**Required work**.
Print the first line of the material below and each line after it, exactly as written, ending with the line that contains "return add_object(name, mesh)".
════════
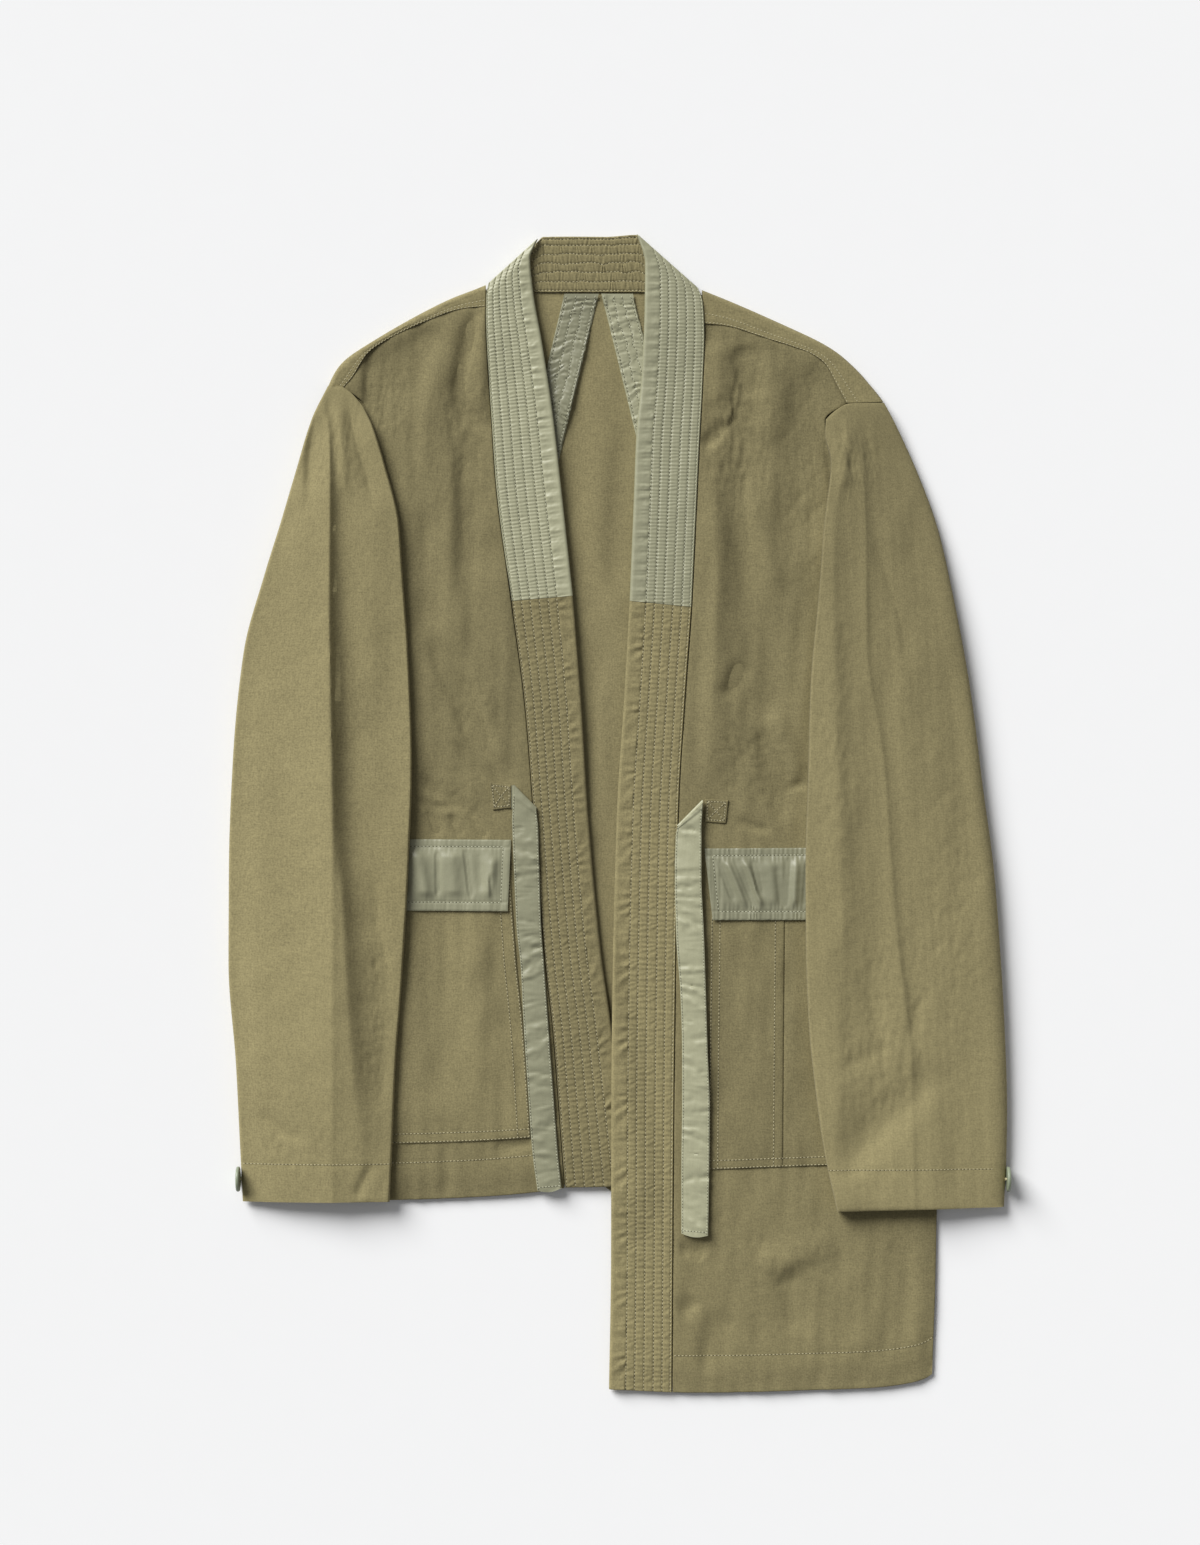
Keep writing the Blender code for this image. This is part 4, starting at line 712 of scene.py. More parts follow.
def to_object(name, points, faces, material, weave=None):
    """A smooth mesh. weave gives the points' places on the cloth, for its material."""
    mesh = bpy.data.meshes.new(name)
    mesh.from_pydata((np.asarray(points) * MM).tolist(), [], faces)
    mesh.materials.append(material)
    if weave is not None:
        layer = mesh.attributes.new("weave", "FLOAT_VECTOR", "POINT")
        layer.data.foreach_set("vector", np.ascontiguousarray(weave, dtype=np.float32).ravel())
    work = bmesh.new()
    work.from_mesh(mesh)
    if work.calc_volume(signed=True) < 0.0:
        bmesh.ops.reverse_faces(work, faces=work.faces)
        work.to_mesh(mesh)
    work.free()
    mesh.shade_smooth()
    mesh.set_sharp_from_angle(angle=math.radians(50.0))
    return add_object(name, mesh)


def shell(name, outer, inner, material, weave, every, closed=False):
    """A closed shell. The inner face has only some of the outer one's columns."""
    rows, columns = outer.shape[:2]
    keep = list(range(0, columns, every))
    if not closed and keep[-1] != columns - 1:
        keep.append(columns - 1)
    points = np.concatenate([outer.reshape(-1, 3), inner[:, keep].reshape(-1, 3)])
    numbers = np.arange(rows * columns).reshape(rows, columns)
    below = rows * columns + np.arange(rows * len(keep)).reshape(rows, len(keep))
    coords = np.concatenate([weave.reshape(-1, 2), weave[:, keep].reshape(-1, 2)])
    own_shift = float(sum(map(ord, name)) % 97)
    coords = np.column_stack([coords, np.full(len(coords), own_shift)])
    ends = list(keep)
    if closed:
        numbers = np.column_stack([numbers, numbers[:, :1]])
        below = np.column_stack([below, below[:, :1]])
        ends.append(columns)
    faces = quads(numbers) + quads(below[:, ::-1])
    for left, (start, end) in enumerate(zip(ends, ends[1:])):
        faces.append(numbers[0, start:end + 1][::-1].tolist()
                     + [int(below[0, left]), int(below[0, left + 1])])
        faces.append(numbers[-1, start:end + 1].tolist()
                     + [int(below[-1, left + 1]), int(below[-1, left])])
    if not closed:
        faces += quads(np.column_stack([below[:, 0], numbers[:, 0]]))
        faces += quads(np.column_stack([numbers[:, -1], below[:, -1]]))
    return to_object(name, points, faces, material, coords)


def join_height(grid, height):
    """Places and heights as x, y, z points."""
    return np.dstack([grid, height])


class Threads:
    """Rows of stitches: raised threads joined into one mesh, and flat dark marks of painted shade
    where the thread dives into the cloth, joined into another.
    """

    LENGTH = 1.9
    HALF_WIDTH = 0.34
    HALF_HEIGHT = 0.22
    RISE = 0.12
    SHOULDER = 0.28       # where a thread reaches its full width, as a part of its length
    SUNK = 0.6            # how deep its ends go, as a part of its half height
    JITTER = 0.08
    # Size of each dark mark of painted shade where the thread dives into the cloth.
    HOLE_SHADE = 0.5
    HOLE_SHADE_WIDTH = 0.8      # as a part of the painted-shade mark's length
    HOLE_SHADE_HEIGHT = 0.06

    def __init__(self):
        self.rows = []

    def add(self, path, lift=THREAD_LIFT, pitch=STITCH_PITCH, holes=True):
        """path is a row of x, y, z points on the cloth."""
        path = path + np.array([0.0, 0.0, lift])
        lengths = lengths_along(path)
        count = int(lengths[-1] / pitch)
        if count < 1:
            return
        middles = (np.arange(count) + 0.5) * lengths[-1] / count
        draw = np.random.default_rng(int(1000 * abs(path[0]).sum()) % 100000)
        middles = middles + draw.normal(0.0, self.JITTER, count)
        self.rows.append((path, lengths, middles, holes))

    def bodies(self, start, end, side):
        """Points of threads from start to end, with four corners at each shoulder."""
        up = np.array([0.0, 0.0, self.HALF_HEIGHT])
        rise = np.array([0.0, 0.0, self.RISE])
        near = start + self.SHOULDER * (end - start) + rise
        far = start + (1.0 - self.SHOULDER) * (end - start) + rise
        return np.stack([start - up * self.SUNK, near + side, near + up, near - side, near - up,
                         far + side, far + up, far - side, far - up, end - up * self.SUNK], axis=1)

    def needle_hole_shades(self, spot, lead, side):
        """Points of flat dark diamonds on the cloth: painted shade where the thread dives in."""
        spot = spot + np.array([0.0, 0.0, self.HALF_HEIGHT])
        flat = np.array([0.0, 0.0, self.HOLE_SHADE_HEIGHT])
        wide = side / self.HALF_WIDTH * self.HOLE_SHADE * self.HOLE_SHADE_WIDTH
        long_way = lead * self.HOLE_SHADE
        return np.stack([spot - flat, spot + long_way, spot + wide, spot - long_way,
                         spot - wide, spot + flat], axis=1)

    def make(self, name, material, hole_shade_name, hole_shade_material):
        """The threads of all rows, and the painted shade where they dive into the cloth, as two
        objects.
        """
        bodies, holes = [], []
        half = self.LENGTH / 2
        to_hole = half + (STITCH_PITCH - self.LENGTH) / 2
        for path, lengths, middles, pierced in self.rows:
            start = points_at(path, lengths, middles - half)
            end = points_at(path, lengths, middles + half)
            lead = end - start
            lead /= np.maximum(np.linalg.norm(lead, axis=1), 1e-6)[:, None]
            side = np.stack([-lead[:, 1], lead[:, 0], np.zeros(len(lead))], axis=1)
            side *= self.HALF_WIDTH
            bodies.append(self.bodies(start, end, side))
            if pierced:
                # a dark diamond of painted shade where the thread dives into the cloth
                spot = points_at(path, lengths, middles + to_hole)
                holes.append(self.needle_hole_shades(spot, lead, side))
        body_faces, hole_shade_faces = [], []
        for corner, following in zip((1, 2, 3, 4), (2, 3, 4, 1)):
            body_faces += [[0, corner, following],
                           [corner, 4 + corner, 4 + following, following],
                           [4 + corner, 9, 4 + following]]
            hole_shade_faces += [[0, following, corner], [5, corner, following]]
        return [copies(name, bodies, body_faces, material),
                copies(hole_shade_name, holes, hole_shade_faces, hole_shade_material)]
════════
**Problem solution**.
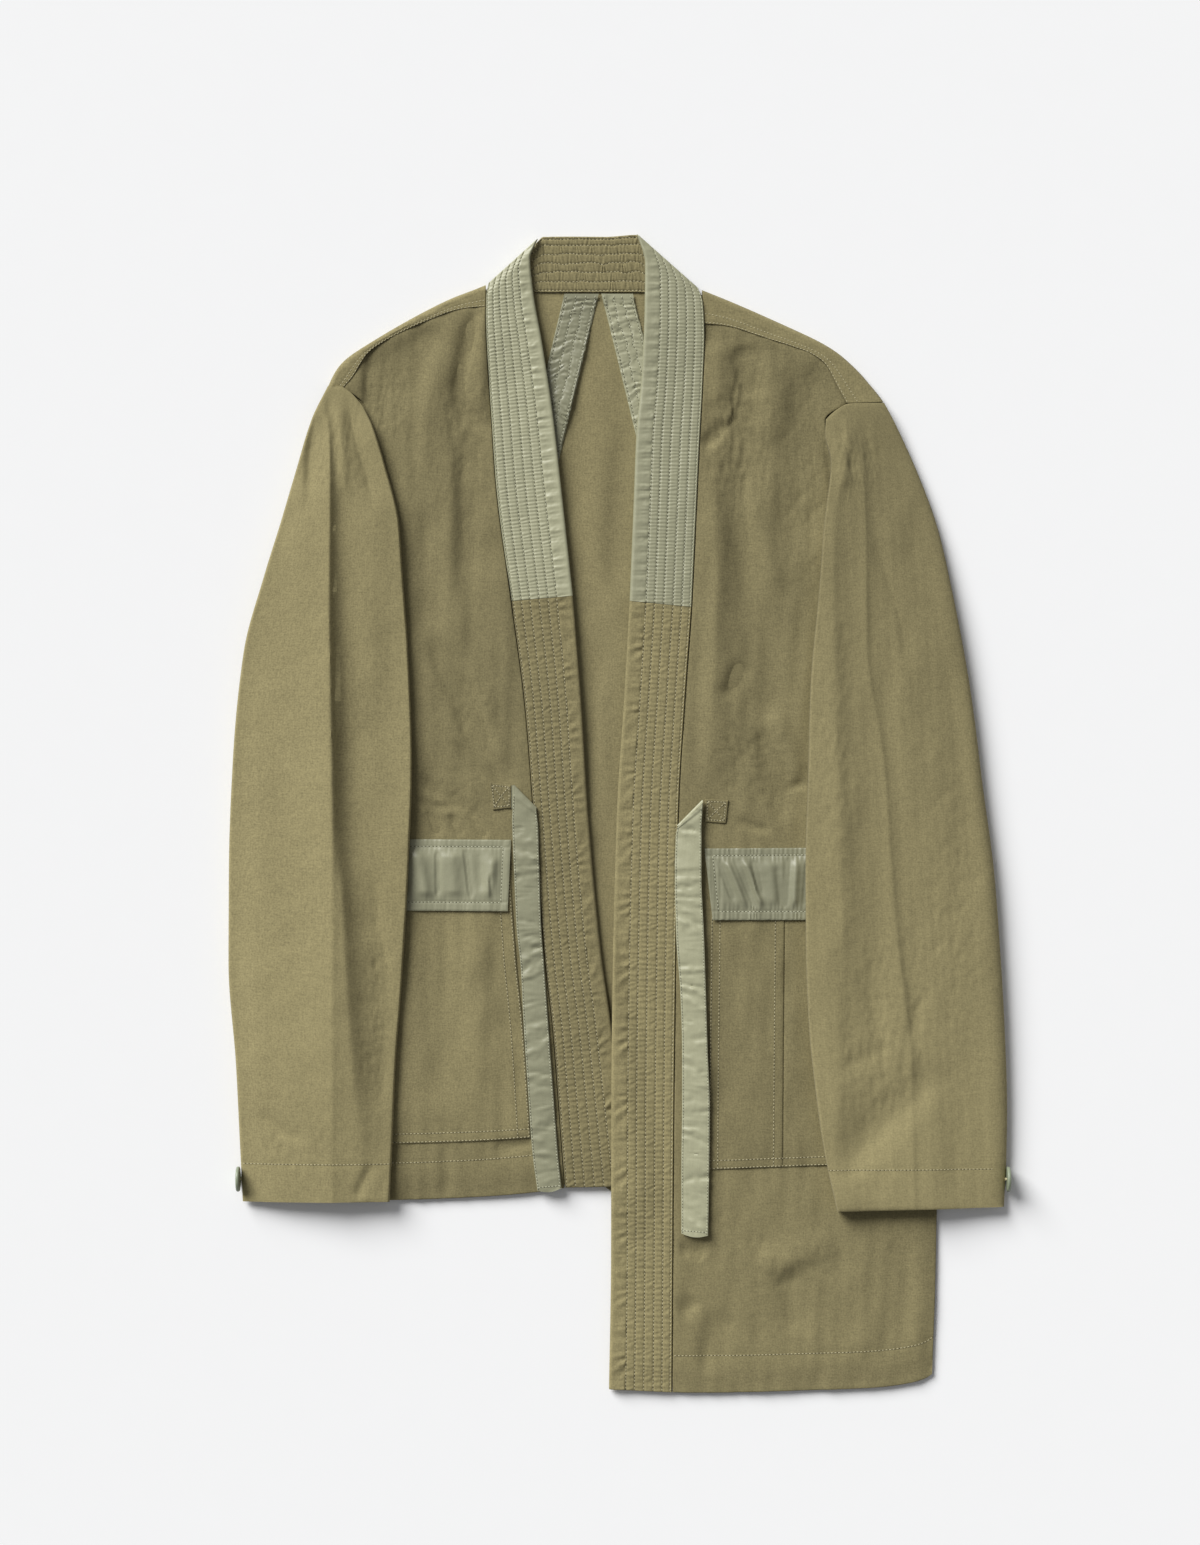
Keep writing the Blender code for this image. This is part 4, starting at line 712 of scene.py. More parts follow.
def to_object(name, points, faces, material, weave=None):
    """A smooth mesh. weave gives the points' places on the cloth, for its material."""
    mesh = bpy.data.meshes.new(name)
    mesh.from_pydata((np.asarray(points) * MM).tolist(), [], faces)
    mesh.materials.append(material)
    if weave is not None:
        layer = mesh.attributes.new("weave", "FLOAT_VECTOR", "POINT")
        layer.data.foreach_set("vector", np.ascontiguousarray(weave, dtype=np.float32).ravel())
    work = bmesh.new()
    work.from_mesh(mesh)
    if work.calc_volume(signed=True) < 0.0:
        bmesh.ops.reverse_faces(work, faces=work.faces)
        work.to_mesh(mesh)
    work.free()
    mesh.shade_smooth()
    mesh.set_sharp_from_angle(angle=math.radians(50.0))
    return add_object(name, mesh)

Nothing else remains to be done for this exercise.